Se de morte não se tratou, nem por isso foi menos grave ou menos ruim. Falo da ofensa gratuita, rasteira e barata que um órgão de imprensa assacou contra a honra profissional do meu filho Luís Carlos. Aqui, pelo menos, consolou-nos a intensa e unânime solidariedade recebida, não só das associações e de membros da magistratura, mas de todas as partes, de todos os cantos, onde ainda está presente a certeza de que a honra ombreia com a vida e com a liberdade na hierarquia de direitos e, por isso mesmo, não pode ser alvo da leviandade e da ignorância.

Enquanto essas desgraças particulares me atingiam, ainda tinha eu que ver, juntamente com meus compatriotas, o completo aviltamento do Estado brasileiro, por foça da ação corrosiva, desleal e deletéria do grupo político que tomou o poder há mais de uma década. Dilma Roussef não se revelou só incompetente. Foi muito além disso: semeou a incerteza e o desencanto nos corações dos nativos desta grande terra, levando ao desespero milhões de pessoas que nada pediam além do direito de trabalhar honestamente e viver, também honestamente, com o produto desse trabalho. Porque a tão falada crise, se provém de intrincadas equações econômicas internacionais, não teria por si só o condão de fazer proliferar a desonestidade, disseminando-a prodigamente e fazendo com que as instituições mais caras à democracia fossem abaladas nos seus alicerces. Claro que não. Para tanto foi indispensável a atuação de um governo mambembe, contraditório com a teoria e a prática e, o que é talvez mais importante, absolutamente descompromissado com os valores da ética e da probidade.

A tanto chegamos. A sucessão de escândalos financeiros é um tapa que recebemos na face diuturnamente. O presidente do Senado da República é alvo de investigação criminal, a partir do Supremo Tribunal Federal. O presidente da Câmara dos Deputados, quarto na linha de sucessão presidencial, tem suas casas e escritórios vasculhados pela polícia, à cata de provas que possam vir confirmar aquilo de que todo mundo pelo menos desconfia: ele não chegou a esse ponto por ostentar as virtudes de um varão de Plutarco.

É o lamaçal puro e simples, espraiando-se pelo organismo nacional, assim como fisicamente ocorreu na tragédia de Mariana, que soterrou famílias e destruiu vidas. No plano político também estamos soterrados pela corrupção e nossas vidas já não valem um grama de mel coado, por isso que respirar está difícil e sobreviver passou a ser um ato que beira o heroísmo.

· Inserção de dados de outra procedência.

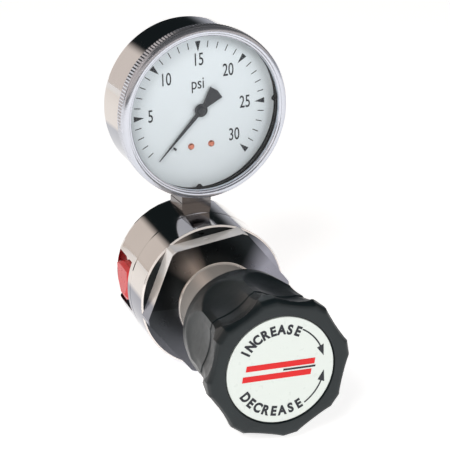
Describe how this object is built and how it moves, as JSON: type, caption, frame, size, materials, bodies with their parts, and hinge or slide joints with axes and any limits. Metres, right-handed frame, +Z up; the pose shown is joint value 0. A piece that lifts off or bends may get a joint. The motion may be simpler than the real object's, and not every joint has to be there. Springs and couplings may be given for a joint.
{
  "type": "carbon dioxide regulator",
  "caption": "Diaphragm gas pressure regulator: chromed body with threaded ports, lobed adjusting knob on a wrench-flat bonnet, and a dial gauge standing on top.",
  "frame": {"origin": "centre of the body's flat rear face", "axes": "+Z up through the gauge stem, +Y out of the rear face along the knob's axis, so the knob points along -Y, +X out of the open inlet port"},
  "size_m": [0.0681, 0.1152, 0.1326],
  "materials": {
    "body_chrome": "chrome plate over machined brass, turned rear and side",
    "bonnet_chrome": "chrome plate, turned front face, polished neck",
    "neck_chrome": "polished chrome plate",
    "brass": "machined",
    "rubber": "matt",
    "ptfe": "matt white",
    "steel": "turned",
    "spring_steel": "drawn wire",
    "sintered_bronze": "porous",
    "plug_red": "moulded polyethylene",
    "knob_black": "satin moulded plastic",
    "label_white": "printed foil",
    "gauge_chrome": "bright chrome",
    "stem_chrome": "plated brass bar",
    "lens_clear": "clear polycarbonate",
    "dial_white": "satin white paint, black print",
    "screw_copper": "coppered",
    "pointer_black": "satin black",
    "tube_bronze": "drawn tube"
  },
  "bodies": {
    "root": {"body": "body_chrome", "bonnet": "bonnet_chrome", "spring_housing": "neck_chrome", "bonnet_bushing": "brass", "diaphragm": "rubber", "slip_ring": "ptfe", "valve_capsule": "brass", "capsule_oring": "rubber", "valve_spring": "spring_steel", "inlet_filter": "sintered_bronze", "range_spring": "spring_steel", "gauge_socket": "stem_chrome", "gauge_case": "gauge_chrome", "case_screws": "steel", "gauge_bezel": "gauge_chrome", "gauge_lens": "lens_clear", "lens_gasket": "rubber", "gauge_dial": "dial_white", "dial_screws": "screw_copper", "stop_pin": "pointer_black", "movement_plates": "brass", "movement_posts": "brass", "hairspring": "tube_bronze", "bourdon_tube": "tube_bronze", "bourdon_tip": "brass"},
    "spring_button": {"spring_button": "steel"},
    "knob": {"adjusting_knob": "knob_black", "knob_insert": "brass", "adjusting_screw": "steel", "knob_label": "label_white"},
    "diaphragm_plate": {"diaphragm_plate": "steel"},
    "poppet": {"valve_poppet": "brass", "seat_disc": "ptfe"},
    "port_plug": {"port_plug": "plug_red"},
    "pointer": {"gauge_pointer": "pointer_black", "pinion_shaft": "brass"},
    "sector": {"sector_gear": "brass"},
    "link": {"movement_link": "brass"}
  },
  "joints": [
    {"name": "knob_turn", "type": "hinge", "parent": "spring_button", "child": "knob", "pos_m": [0, -0.09, 0], "axis": [0, 1, 0], "range_deg": [0, 1800]},
    {"name": "screw_advance", "type": "slide", "parent": "root", "child": "spring_button", "axis": [0, 1, 0], "range_m": [0, 0.0075], "deforming": ["range_spring"]},
    {"name": "diaphragm_travel", "type": "slide", "parent": "root", "child": "diaphragm_plate", "axis": [0, 1, 0], "range_m": [0, 0.0008], "stiffness_N_per_m": 2000, "springref_m": -0.0005, "deforming": ["diaphragm"]},
    {"name": "poppet_travel", "type": "slide", "parent": "root", "child": "poppet", "axis": [0, 1, 0], "range_m": [0, 0.0008], "deforming": ["valve_spring"]},
    {"name": "plug_pull", "type": "slide", "parent": "root", "child": "port_plug", "axis": [-1, 0, 0], "range_m": [0, 0.012]},
    {"name": "pointer_turn", "type": "hinge", "parent": "root", "child": "pointer", "pos_m": [0.00071, -0.02397, 0.0696], "axis": [-0.0715, 0.9974, 0], "range_deg": [0, 270], "stiffness_Nm_per_rad": 0.00001, "springref_deg": -17.19, "deforming": ["hairspring"]},
    {"name": "sector_swing", "type": "hinge", "parent": "root", "child": "sector", "pos_m": [0.00089, -0.01895, 0.05641], "axis": [-0.0715, 0.9974, 0], "range_deg": [-27, 0]},
    {"name": "link_pull", "type": "slide", "parent": "root", "child": "link", "axis": [0.9054, 0.0649, 0.4196], "range_m": [0, 0.00257]}
  ],
  "couplings": [
    {"joint": "screw_advance", "follows": "knob_turn", "m_per_rad": 0.00023873},
    {"joint": "poppet_travel", "follows": "diaphragm_travel", "ratio": 1},
    {"joint": "sector_swing", "follows": "pointer_turn", "ratio": -0.1},
    {"joint": "link_pull", "follows": "pointer_turn", "m_per_rad": 0.00054493}
  ]
}
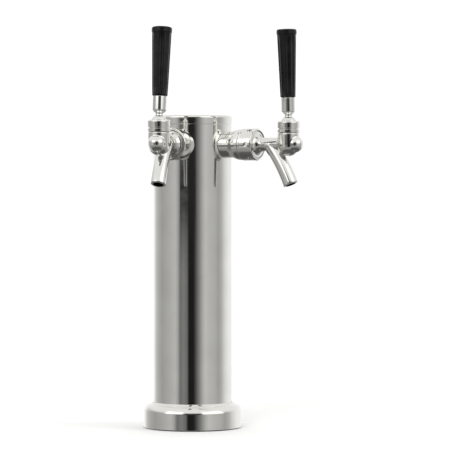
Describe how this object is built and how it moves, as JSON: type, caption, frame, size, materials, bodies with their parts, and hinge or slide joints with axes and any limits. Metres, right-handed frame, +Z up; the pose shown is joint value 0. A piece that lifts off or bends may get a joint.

O pior é que, à guisa de combate a esse caos, ainda somos obrigados a conviver com o mais completo desrespeito a princípios elementares do direito, num quadro em que tem inteira aplicação o postulado fascista de que “os fins justificam os meios”. As chamadas “delações premiadas” são a moeda de troca da ordem do dia, traduzindo-se na elevação da alcaguetagem à categoria de virtude. E o próprio Supremo Tribunal Federal, indiscutível guardião da ordem constitucional, embarca nesse vapor de insanidade e ordena a prisão de um senador, em pleno exercício do mandato, numa conduta que qualquer estudante de direito, por medíocre que seja, saberá apontar como desnecessária, ilegal e nitidamente corporativista.

É. Não foi um bom ano. Que ele termine logo, antes de que o governo consiga o feito olímpico de fazê-lo ainda pior. É difícil. Mas tudo se pode esperar de uma senhora que confunde dentifrício com tudo de pasta e que, num arroubo de futurismo científico, já propôs que nos dediquemos à dignificante atividade de estocar ventos. Nada se duvide dos insanos.

P. S. – Estarei ausente nas próximas semanas. Aos que se dão à pachorra de me ler, desejo que consigam receber algum presente do Papai Noel. E que o próximo ano venha sem Dilma e sem Lula. Não digo sem Temer, porque alguém tem fechar a porta.